Set problem:
Extract, unchanged, every line from the top of the material below through the line with "BACK_LEAN = math.radians(15.0)", and no more.

Data provided:

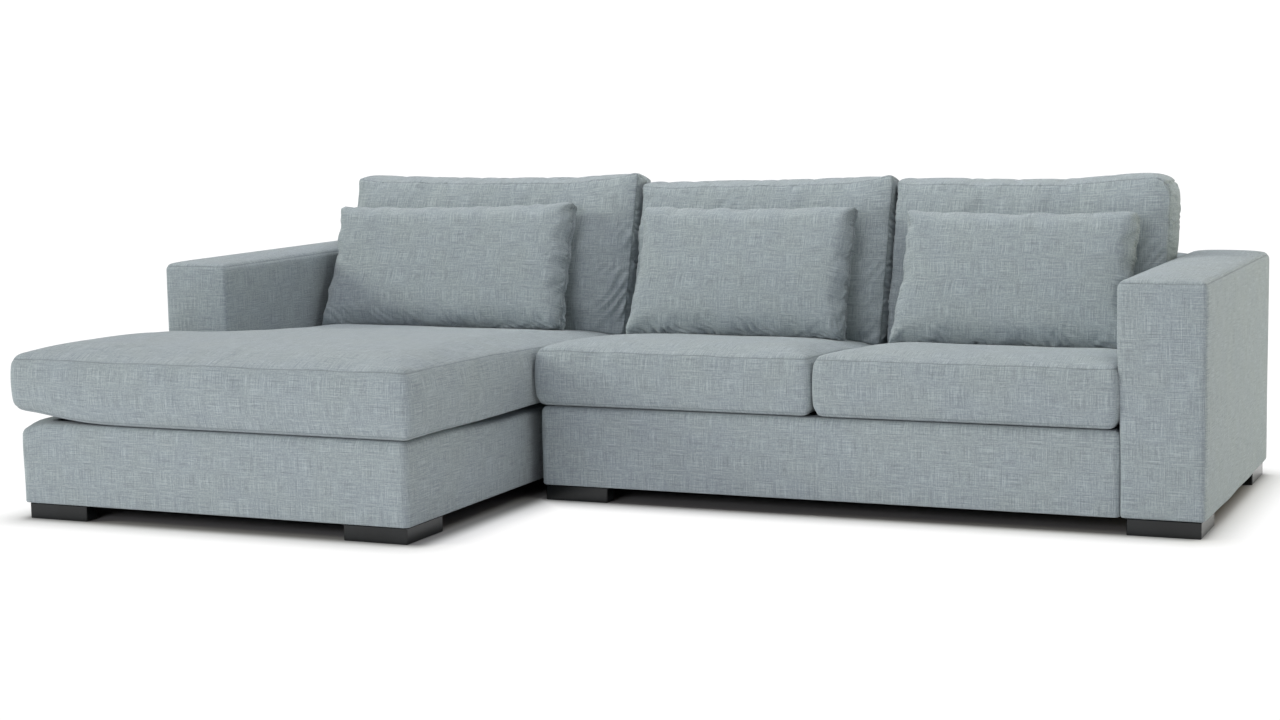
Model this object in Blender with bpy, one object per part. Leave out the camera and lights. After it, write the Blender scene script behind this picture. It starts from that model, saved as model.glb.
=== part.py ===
# Chaise sofa in two units: a chaise unit with the left arm, and a two-seat unit with the right arm.
# Metres, +Z up, +X to the viewer's right, front toward -Y. The origin is the bottom centre.

import math

import bmesh
import bpy
from mathutils import Matrix, Vector
from mathutils.bvhtree import BVHTree

# Units: bases with the arms beside or on them
CHAISE_WIDTH = 1.126
CHAISE_DEPTH = 1.620
SEAT_UNIT_WIDTH = 1.526
UNIT_DEPTH = 0.963
UNIT_GAP = 0.043
BASE_HEIGHT = 0.197

# Arms and backs
ARM_WIDTH = 0.198
ARM_TOP = 0.607
ARM_OVERHANG = 0.004
BACK_TOP = 0.600
BACK_TOP_DEPTH = 0.165
BACK_LEAN = math.radians(15.0)

# Upholstered covers: wall of cloth and padding, and the rounding of its inner corners
COVER_WALL = 0.010
HOOD_INNER_ROUND = 0.012
BASE_INNER_ROUND = 0.003
ROUND_STEPS = 3

# Timber frames inside the covers
RAIL_THICKNESS = 0.025
BOARD_THICKNESS = 0.022
CHAMFER_SHARE = 1.3
EDGE_EASE = 0.0015
WINDOW_WIDTH = 0.50

# Sinuous springs and the cloths above and below them
SPRING_WIRE_RADIUS = 0.0019
SPRING_SWING = 0.026
SPRING_HALF_WAVE = 0.066
SPRING_WAVE_POINTS = 4
SPRING_LAP = 0.010
DECK_CLOTH = 0.003
DUST_CLOTH = 0.002

# L-shaped corner feet and their screws
FOOT_HEIGHT = 0.041
FOOT_FRONT_LEG = 0.177
FOOT_SIDE_LEG = 0.180
FOOT_WALL = 0.045
FOOT_INSET = 0.005
FOOT_EASE = 0.002
SCREW_RADIUS = 0.004
SCREW_HEAD_RADIUS = 0.009
SCREW_HEAD_HEIGHT = 0.005
SCREW_RECESS = 0.004
SCREW_BITE = 0.018
SCREW_SIDES = 16

# Hook and socket between the units
HOOK_PLATE = 0.003
HOOK_WIDTH = 0.060
HOOK_HEIGHT = 0.060
HOOK_LIP = 0.028
HOOK_REACH = 0.024
HOOK_BELOW_TOP = 0.050

# Seat cushions
CHAISE_SEAM_HEIGHT = 0.172
CHAISE_CROWN = 0.033
CHAISE_PRESSED = 0.28
CHAISE_LEFT_OVERHANG = 0.023
CHAISE_FRONT_OVERHANG = 0.015
CHAISE_RIGHT_OVERHANG = 0.020
SEAT_SEAM_HEIGHT = 0.162
SEAT_CROWN = 0.027
SEAT_PRESSED = 0.25
SEAT_FRONT_OVERHANG = 0.011
CUSHION_SPLIT = 0.004
SEAT_CROWN_REACH = 0.200
CUSHION_CLEARANCE = 0.003
CUSHION_ROUND = 0.024
CUSHION_CORNER = 0.022
CUSHION_DRAW_IN = 0.006
SEAM_SET_IN = 0.008

# Back cushions
BACK_CUSHION_HEIGHT = 0.463
BACK_CUSHION_THICKNESS = 0.175
BACK_CUSHION_CROWN = 0.028
BACK_CROWN_REACH = 0.130
BACK_CUSHION_ARM_GAP = 0.015
BACK_CUSHION_SPLIT = 0.008
BACK_CUSHION_SET_IN = 0.018
BACK_TOP_DRAW_IN = 0.016
BACK_CORNER = 0.028

# Loose pillows
CHAISE_PILLOW_WIDTH = 0.765
PILLOW_WIDTH = 0.625
PILLOW_HEIGHT = 0.375
PILLOW_THICKNESS = 0.135
PILLOW_REACH = 0.150
PILLOW_DRAW_IN = 0.016
PILLOW_BOTTOM_DRAW_IN = 0.003
PILLOW_CORNER = 0.018
PILLOW_LEAN = math.radians(20.0)
CHAISE_PILLOW_SHIFT = -0.065
PILLOW_SHIFT = -0.007

# Gaps between pieces that touch, hard and soft
TOUCH = 0.0003
SOFT_TOUCH = 0.0006
LIFTED = 0.080

# How finely the soft forms are made
ARC_STEPS = 3
SIDE_POINTS = 5
CROWN_RINGS = 4
PILLOW_RINGS = 5
CORNER_SPREAD = 0.35
SAG_EASE = 0.8
RING_CROWDING = 1.5
LARGEST_CORNER_SHARE = 0.45
EDGE_SAMPLES = 8

# Corners whose heights differ by less than this lie level
LEVEL = 1e-6

# Levels and edges that several pieces share
UNDERSIDE = FOOT_HEIGHT + TOUCH
BASE_TOP = UNDERSIDE + BASE_HEIGHT
RAIL_TOP = BASE_TOP - DECK_CLOTH - 2 * SPRING_WIRE_RADIUS - 2 * TOUCH
BACK_SLOPE = math.tan(BACK_LEAN)
BACK_FOOT_DEPTH = BACK_TOP_DEPTH + BACK_SLOPE * (BACK_TOP - BASE_TOP)
CHAISE_LEFT = ARM_OVERHANG
CHAISE_RIGHT = CHAISE_LEFT + CHAISE_WIDTH
SEATS_LEFT = CHAISE_RIGHT + UNIT_GAP
SEATS_RIGHT = SEATS_LEFT + SEAT_UNIT_WIDTH
RIGHT_ARM_INNER = SEATS_RIGHT + TOUCH
RIGHT_ARM_OUTER = RIGHT_ARM_INNER + ARM_WIDTH
CHAISE_CUSHION_LEFT = CHAISE_LEFT - CHAISE_LEFT_OVERHANG
CHAISE_CUSHION_RIGHT = CHAISE_RIGHT + CHAISE_RIGHT_OVERHANG
CHAISE_CUSHION_FRONT = -CHAISE_DEPTH - CHAISE_FRONT_OVERHANG
CUSHION_REAR = -BACK_FOOT_DEPTH - CUSHION_CLEARANCE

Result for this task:
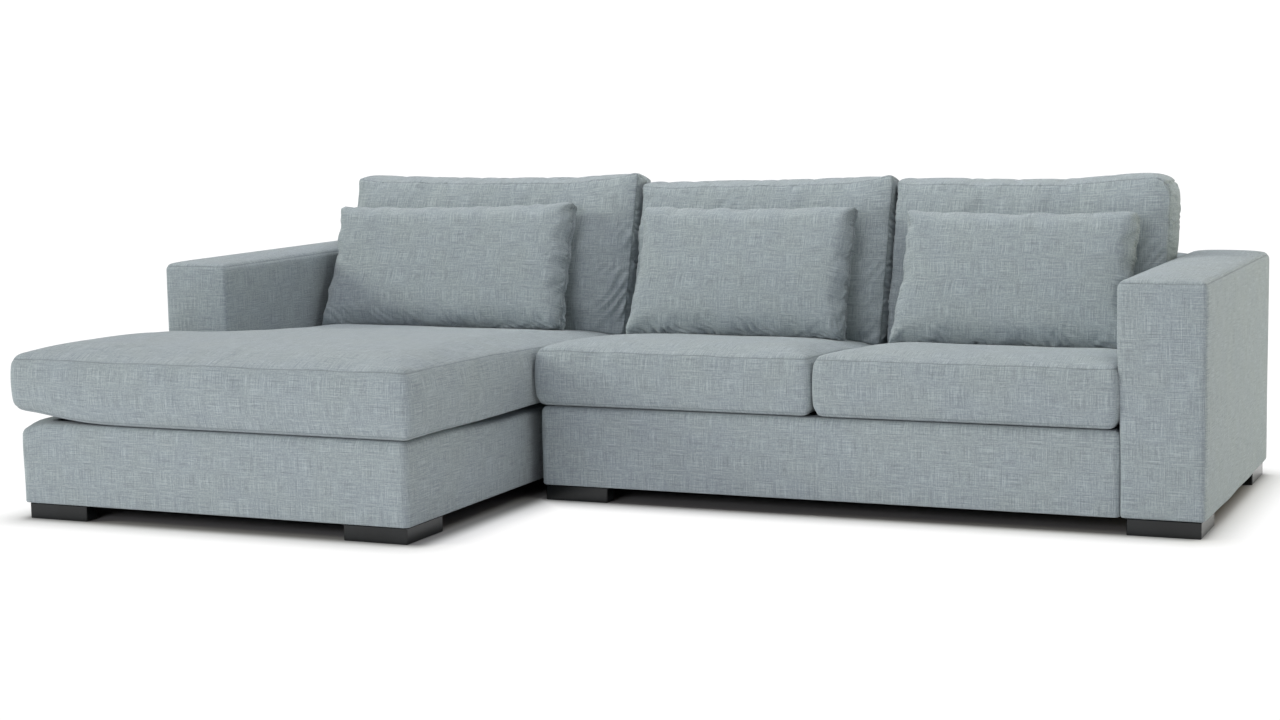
Model this object in Blender with bpy, one object per part. Leave out the camera and lights. After it, write the Blender scene script behind this picture. It starts from that model, saved as model.glb.
=== part.py ===
# Chaise sofa in two units: a chaise unit with the left arm, and a two-seat unit with the right arm.
# Metres, +Z up, +X to the viewer's right, front toward -Y. The origin is the bottom centre.

import math

import bmesh
import bpy
from mathutils import Matrix, Vector
from mathutils.bvhtree import BVHTree

# Units: bases with the arms beside or on them
CHAISE_WIDTH = 1.126
CHAISE_DEPTH = 1.620
SEAT_UNIT_WIDTH = 1.526
UNIT_DEPTH = 0.963
UNIT_GAP = 0.043
BASE_HEIGHT = 0.197

# Arms and backs
ARM_WIDTH = 0.198
ARM_TOP = 0.607
ARM_OVERHANG = 0.004
BACK_TOP = 0.600
BACK_TOP_DEPTH = 0.165
BACK_LEAN = math.radians(15.0)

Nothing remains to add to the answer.